How do I find my “Above-the-Line” deductions?

These deductions are typically reported on Schedule 1 (Form 1040), titled “Additional Income and Adjustments to Income.” Common examples include IRA contributions, student loan interest, and half of self-employment tax.

Can I use my pay stub to calculate AGI directly?

Your pay stub shows your gross wages and many pre-tax deductions. However, it might not list all “above-the-line” deductions (like IRA contributions or student loan interest), which are often reported separately or on year-end tax forms like Schedule 1. You need both pay stub info and potentially other tax documents for a complete calculation.

What happens if my AGI is too high or too low?
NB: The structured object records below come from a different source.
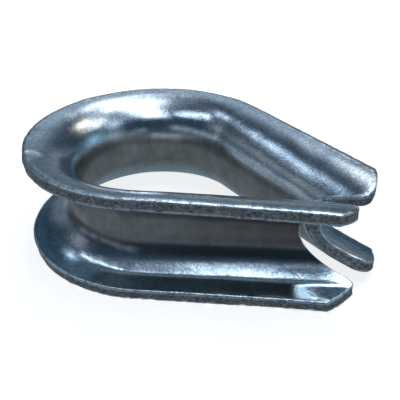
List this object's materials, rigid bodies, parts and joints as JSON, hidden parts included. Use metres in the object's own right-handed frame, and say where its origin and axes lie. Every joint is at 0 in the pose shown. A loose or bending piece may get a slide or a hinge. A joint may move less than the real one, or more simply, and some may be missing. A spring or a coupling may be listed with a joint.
{
  "type": "wire rope thimble",
  "caption": "Heavy open-point wire rope thimble: a teardrop of formed steel channel that lines a rope eye and carries the rope in its outer groove.",
  "frame": {"origin": "centre of the round eye, at mid height", "axes": "+Z along the axis of the eye, +X from the eye towards the point where the two legs meet, +Y towards one leg"},
  "size_m": [0.1342, 0.0974, 0.0398],
  "materials": {
    "zinc_coated_steel": "bright zinc coating, mottled, with scuffed and sheared edges"
  },
  "bodies": {
    "root": {"thimble": "zinc_coated_steel"}
  },
  "joints": []
}
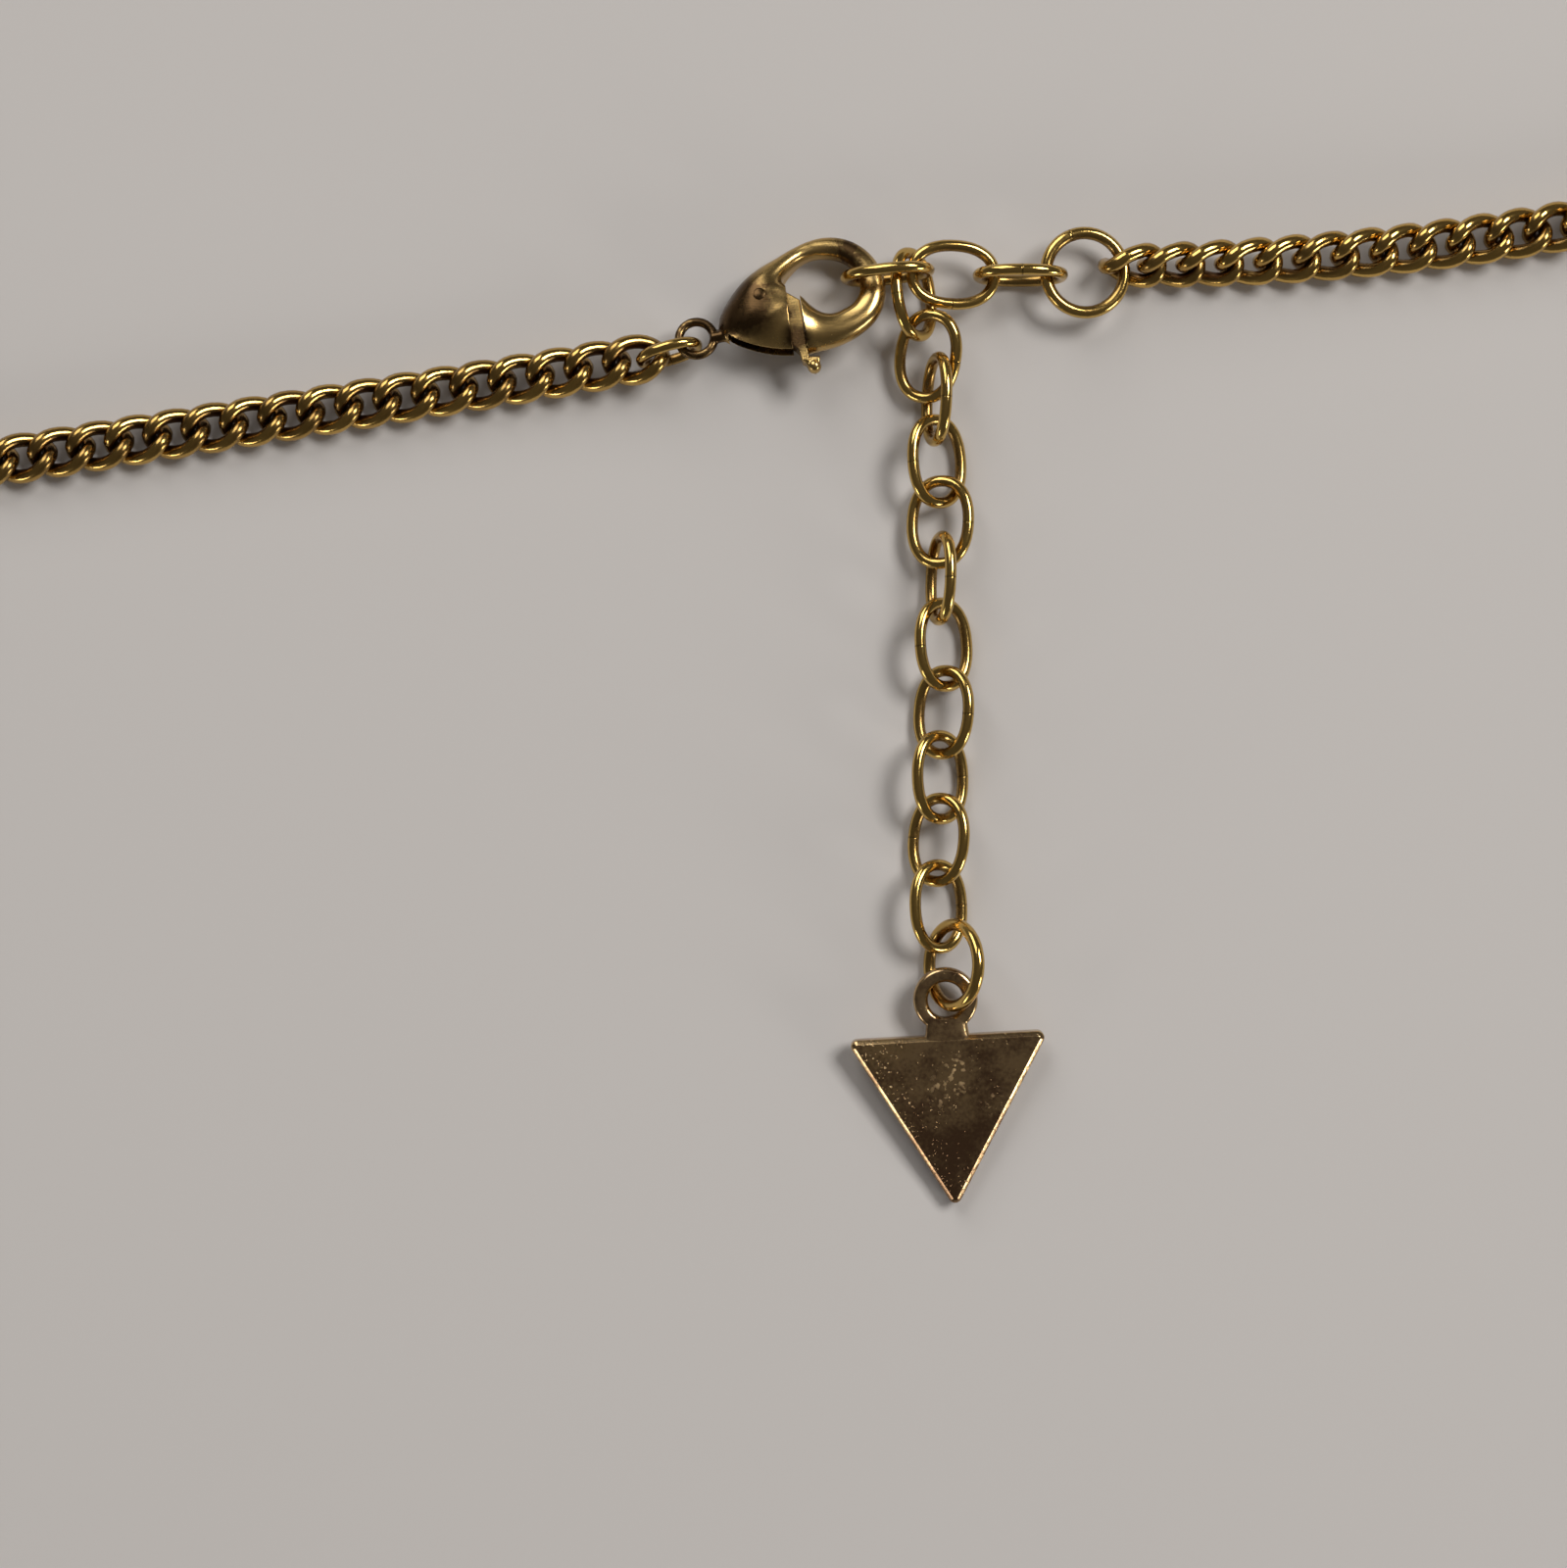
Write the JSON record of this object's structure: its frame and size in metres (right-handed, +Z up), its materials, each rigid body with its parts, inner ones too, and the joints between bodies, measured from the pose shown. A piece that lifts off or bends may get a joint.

A lower AGI is generally better as it means less taxable income and often makes you eligible for more tax credits and deductions. A higher AGI might mean you owe more tax or don’t qualify for certain benefits. Your AGI threshold is crucial for benefits like the Child Tax Credit or certain education credits.

What is the difference between AGI and Taxable Income?

AGI is calculated before considering standard or itemized deductions. Taxable Income is what remains after subtracting either the standard deduction or your itemized deductions from your AGI. Taxable income is the amount your final tax liability is based on.

Are Roth IRA contributions deductible?

No, Roth IRA contributions are made with after-tax dollars and are not deductible. Only contributions to traditional IRAs can potentially be deducted as an above-the-line adjustment, depending on income limits and other factors.

How often should I update my AGI estimate?

It’s good practice to review your estimated AGI whenever there’s a significant change in your income or deductions, such as starting a new job, increasing retirement contributions, or incurring new deductible expenses. Your year-end W-2 and other tax forms provide the definitive figures for your tax return.